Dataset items
______
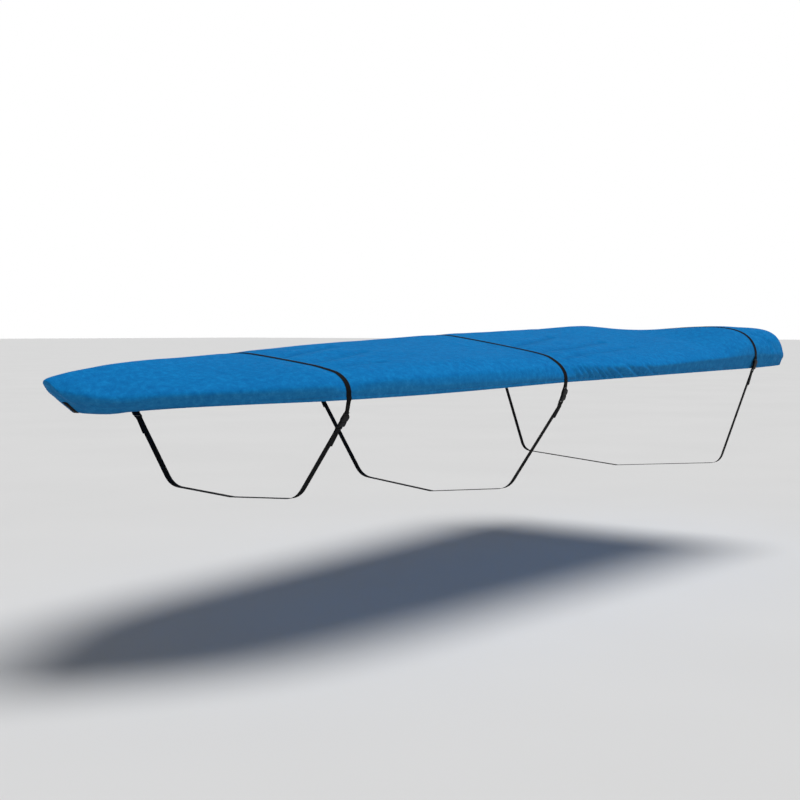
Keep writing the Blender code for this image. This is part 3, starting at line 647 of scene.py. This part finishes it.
class Finish:
    """A material or world in the making: its shader and the nodes that feed it."""

    def __init__(self, owner, shader, **constants):
        self.owner = owner
        owner.use_nodes = True
        self.tree = owner.node_tree
        self.shader = self.tree.nodes[shader]
        self.feed(self.shader, constants)

    def feed(self, node, inputs):
        """Set or link a node's inputs, with underscores for the spaces in their names."""
        for key, value in inputs.items():
            socket = node.inputs[key.replace("_", " ")]
            if isinstance(value, bpy.types.NodeSocket):
                self.tree.links.new(value, socket)
            else:
                socket.default_value = value

    def add(self, kind, output, settings=None, **inputs):
        """One output of a new node with its settings and inputs."""
        node = set_all(self.tree.nodes.new(kind), **(settings or {}))
        self.feed(node, inputs)
        return node.outputs[output]

    def noise(self, scale, detail, roughness):
        """Noise over the body."""
        body = self.add("ShaderNodeTexCoord", "Object")
        return self.add("ShaderNodeTexNoise", "Fac", Vector=body, Scale=scale, Detail=detail,
                        Roughness=roughness)

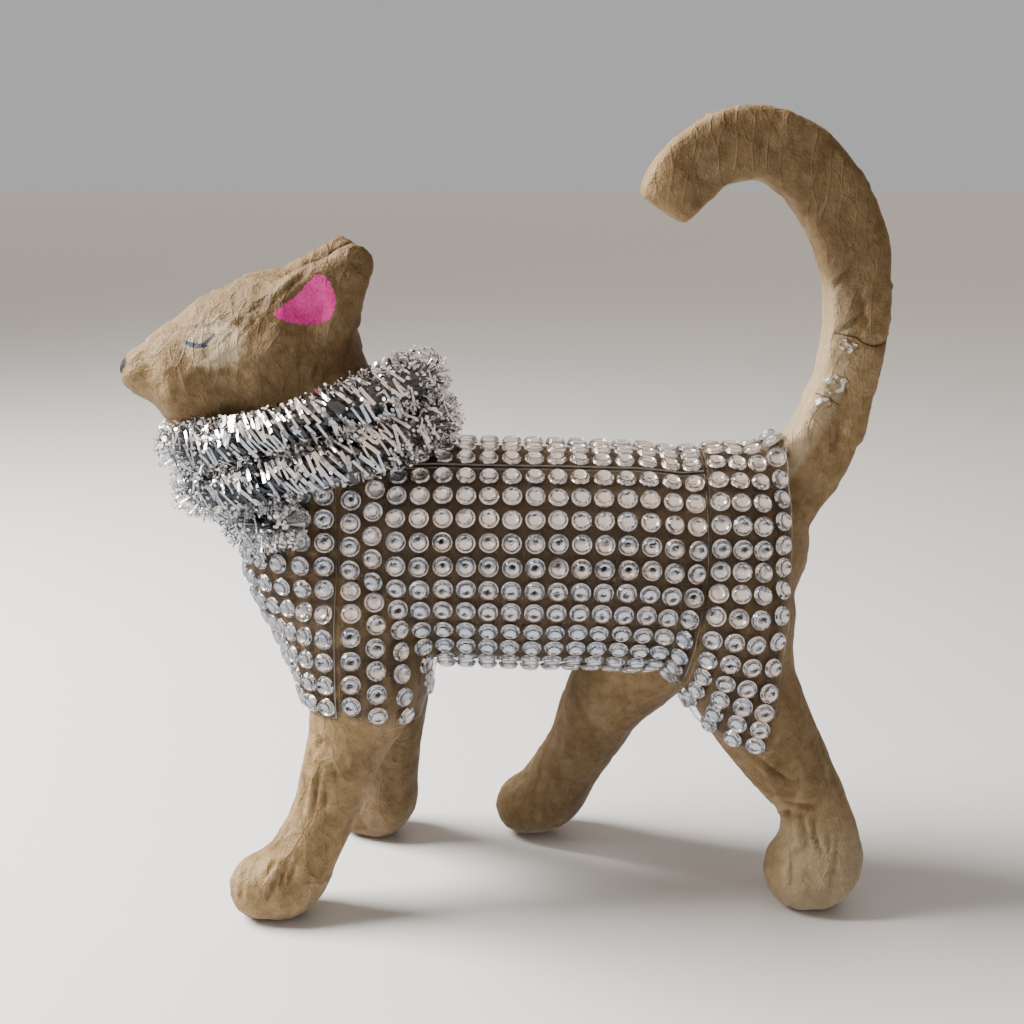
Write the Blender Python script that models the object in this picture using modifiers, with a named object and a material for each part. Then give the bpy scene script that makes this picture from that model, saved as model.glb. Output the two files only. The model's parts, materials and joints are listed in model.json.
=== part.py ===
"""A walking cat in papier-mache, dressed in rhinestone sheets, with a tinsel garland round its neck.

The cat looks along -X with its left side towards -Y, and stands on Z = 0 under the middle of its box.
The pose is drawn on a side view squared up like a craft pattern: POSE_SQUARES squares from the floor
to the top of the tail. Positions and girths of the cat are in those squares; the rhinestones, their
film, the garland and the gaps have real sizes of their own.
"""

import math

import bmesh
import bpy
import numpy as np
from mathutils import Matrix, Vector, noise
from mathutils.bvhtree import BVHTree

MM = 0.001

# The papier-mache cat
FIGURE_HEIGHT = 168 * MM
POSE_SQUARES = 168
SQUARE = FIGURE_HEIGHT / POSE_SQUARES
HEAD_TURN = math.radians(-12)  # towards the cat's left

# Rhinestones on their clear film
GEM_DIAMETER = 4.0 * MM
GEM_SPACING = 0.7 * MM
GEM_HEIGHT = 1.4 * MM
FILM_THICKNESS = 0.4 * MM
SEAM_GAP = 0.6 * MM
GEM_PITCH = GEM_DIAMETER + GEM_SPACING
CONTACT_GAP = 0.3 * MM

# The tinsel garland
GARLAND_DIAMETER = 9.4 * MM
GARLAND_SWELL = 1.3  # it fans out where it turns tightly, under the chin and at the nape
TUFT_DEPTH = 1.2 * MM
TUFT_LENGTH = 3.2 * MM
GARLAND_TURNS = (0.06, 2.42)  # counted from the cat's right side, over the chest first

# How finely the solids are cut
BLEND_VOXEL = 1.0 * SQUARE
BODY_TRIANGLES = 3250
GARLAND_TRIANGLES = 1300
RAY_STEP = math.radians(1.5)

PAPER = ("kraft_paper", (0.42, 0.29, 0.16, 1.0), 0.55, 0.0)
FILM = ("rhinestone_film", (0.80, 0.81, 0.83, 1.0), 0.12, 0.6)
TINSEL = ("silver_tinsel", (0.74, 0.75, 0.78, 1.0), 0.22, 0.9)

# Limbs as stations along their middle line: x, y, z and radius, in squares
TRUNK = ((-38, 0, 77, 18.5), (-25, 0, 76, 22.4), (-5, 0, 75, 23.3), (15, 0, 74.5, 23.3),
         (32, 0, 74.5, 22.8), (43.5, 0, 77.5, 19.9))
BRISKET = ((-38, 0, 77, 18.5), (-36.5, 0, 66, 16.5), (-35.5, 0, 57.5, 13.5))
NECK = ((-46.5, 0, 116, 15), (-40, 0, 98, 16.8), (-36, 0, 84, 18))
SKULL = ((-48, 0, 118, 17.2), (-58, 0, 116.8, 14.4), (-67, 0, 114.2, 11.5), (-71.6, 0, 114.6, 10.1),
         (-74.6, 0, 114.6, 5.9))
EAR = ((-44, -9, 123.5, 10.4), (-38.8, -12, 130, 8.6), (-33.6, -14, 136.3, 4.9))
TAIL = ((50, 0, 84, 11.3), (57.3, 0, 90, 9.1), (63.6, 0, 97, 7.3), (68, 0, 108, 6.4),
        (70.2, 0, 118.6, 6.2), (70.8, 0, 129, 6.4), (68.8, 0, 139.3, 7), (64.4, 0, 148.7, 7.3),
        (57.7, 0, 156.2, 7.3), (48.5, 0, 159.9, 7.2), (39.8, 0, 157.6, 6.9), (33.6, 0, 152, 6.8),
        (30, 0, 146.6, 5.6))
LEFT_FORELEG = ((-33, -10, 62, 13.5), (-31.4, -12.2, 48.5, 12.2), (-34, -13.6, 39.5, 9.4),
                (-36.6, -14.5, 32, 8), (-39.8, -15.8, 22, 7.1), (-44, -17, 13.5, 7.4), (-48.5, -17.8, 7.5, 8.3), (-53, -18.3, 6.5, 7.4))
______
SET TASK: In this exercise, repeat all entries exactly.

REPLY TO THE TASK:
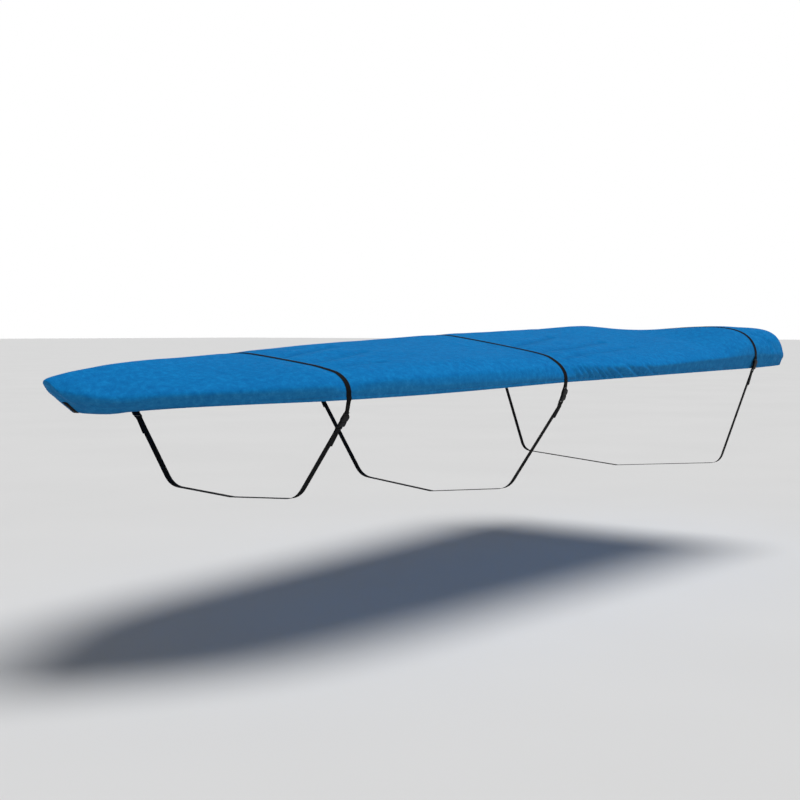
Keep writing the Blender code for this image. This is part 3, starting at line 647 of scene.py. This part finishes it.
class Finish:
    """A material or world in the making: its shader and the nodes that feed it."""

    def __init__(self, owner, shader, **constants):
        self.owner = owner
        owner.use_nodes = True
        self.tree = owner.node_tree
        self.shader = self.tree.nodes[shader]
        self.feed(self.shader, constants)

    def feed(self, node, inputs):
        """Set or link a node's inputs, with underscores for the spaces in their names."""
        for key, value in inputs.items():
            socket = node.inputs[key.replace("_", " ")]
            if isinstance(value, bpy.types.NodeSocket):
                self.tree.links.new(value, socket)
            else:
                socket.default_value = value

    def add(self, kind, output, settings=None, **inputs):
        """One output of a new node with its settings and inputs."""
        node = set_all(self.tree.nodes.new(kind), **(settings or {}))
        self.feed(node, inputs)
        return node.outputs[output]

    def noise(self, scale, detail, roughness):
        """Noise over the body."""
        body = self.add("ShaderNodeTexCoord", "Object")
        return self.add("ShaderNodeTexNoise", "Fac", Vector=body, Scale=scale, Detail=detail,
                        Roughness=roughness)

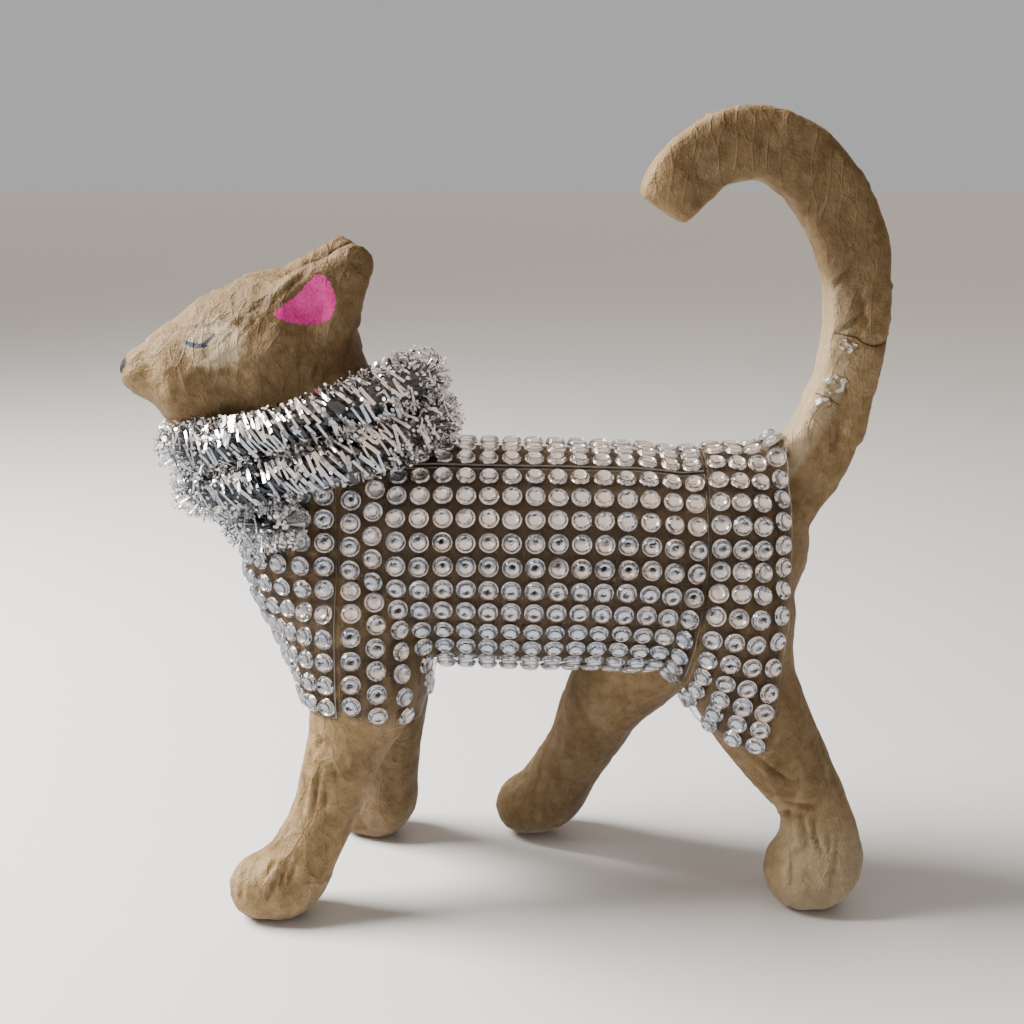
Write the Blender Python script that models the object in this picture using modifiers, with a named object and a material for each part. Then give the bpy scene script that makes this picture from that model, saved as model.glb. Output the two files only. The model's parts, materials and joints are listed in model.json.
=== part.py ===
"""A walking cat in papier-mache, dressed in rhinestone sheets, with a tinsel garland round its neck.

The cat looks along -X with its left side towards -Y, and stands on Z = 0 under the middle of its box.
The pose is drawn on a side view squared up like a craft pattern: POSE_SQUARES squares from the floor
to the top of the tail. Positions and girths of the cat are in those squares; the rhinestones, their
film, the garland and the gaps have real sizes of their own.
"""

import math

import bmesh
import bpy
import numpy as np
from mathutils import Matrix, Vector, noise
from mathutils.bvhtree import BVHTree

MM = 0.001

# The papier-mache cat
FIGURE_HEIGHT = 168 * MM
POSE_SQUARES = 168
SQUARE = FIGURE_HEIGHT / POSE_SQUARES
HEAD_TURN = math.radians(-12)  # towards the cat's left

# Rhinestones on their clear film
GEM_DIAMETER = 4.0 * MM
GEM_SPACING = 0.7 * MM
GEM_HEIGHT = 1.4 * MM
FILM_THICKNESS = 0.4 * MM
SEAM_GAP = 0.6 * MM
GEM_PITCH = GEM_DIAMETER + GEM_SPACING
CONTACT_GAP = 0.3 * MM

# The tinsel garland
GARLAND_DIAMETER = 9.4 * MM
GARLAND_SWELL = 1.3  # it fans out where it turns tightly, under the chin and at the nape
TUFT_DEPTH = 1.2 * MM
TUFT_LENGTH = 3.2 * MM
GARLAND_TURNS = (0.06, 2.42)  # counted from the cat's right side, over the chest first

# How finely the solids are cut
BLEND_VOXEL = 1.0 * SQUARE
BODY_TRIANGLES = 3250
GARLAND_TRIANGLES = 1300
RAY_STEP = math.radians(1.5)

PAPER = ("kraft_paper", (0.42, 0.29, 0.16, 1.0), 0.55, 0.0)
FILM = ("rhinestone_film", (0.80, 0.81, 0.83, 1.0), 0.12, 0.6)
TINSEL = ("silver_tinsel", (0.74, 0.75, 0.78, 1.0), 0.22, 0.9)

# Limbs as stations along their middle line: x, y, z and radius, in squares
TRUNK = ((-38, 0, 77, 18.5), (-25, 0, 76, 22.4), (-5, 0, 75, 23.3), (15, 0, 74.5, 23.3),
         (32, 0, 74.5, 22.8), (43.5, 0, 77.5, 19.9))
BRISKET = ((-38, 0, 77, 18.5), (-36.5, 0, 66, 16.5), (-35.5, 0, 57.5, 13.5))
NECK = ((-46.5, 0, 116, 15), (-40, 0, 98, 16.8), (-36, 0, 84, 18))
SKULL = ((-48, 0, 118, 17.2), (-58, 0, 116.8, 14.4), (-67, 0, 114.2, 11.5), (-71.6, 0, 114.6, 10.1),
         (-74.6, 0, 114.6, 5.9))
EAR = ((-44, -9, 123.5, 10.4), (-38.8, -12, 130, 8.6), (-33.6, -14, 136.3, 4.9))
TAIL = ((50, 0, 84, 11.3), (57.3, 0, 90, 9.1), (63.6, 0, 97, 7.3), (68, 0, 108, 6.4),
        (70.2, 0, 118.6, 6.2), (70.8, 0, 129, 6.4), (68.8, 0, 139.3, 7), (64.4, 0, 148.7, 7.3),
        (57.7, 0, 156.2, 7.3), (48.5, 0, 159.9, 7.2), (39.8, 0, 157.6, 6.9), (33.6, 0, 152, 6.8),
        (30, 0, 146.6, 5.6))
LEFT_FORELEG = ((-33, -10, 62, 13.5), (-31.4, -12.2, 48.5, 12.2), (-34, -13.6, 39.5, 9.4),
                (-36.6, -14.5, 32, 8), (-39.8, -15.8, 22, 7.1), (-44, -17, 13.5, 7.4), (-48.5, -17.8, 7.5, 8.3), (-53, -18.3, 6.5, 7.4))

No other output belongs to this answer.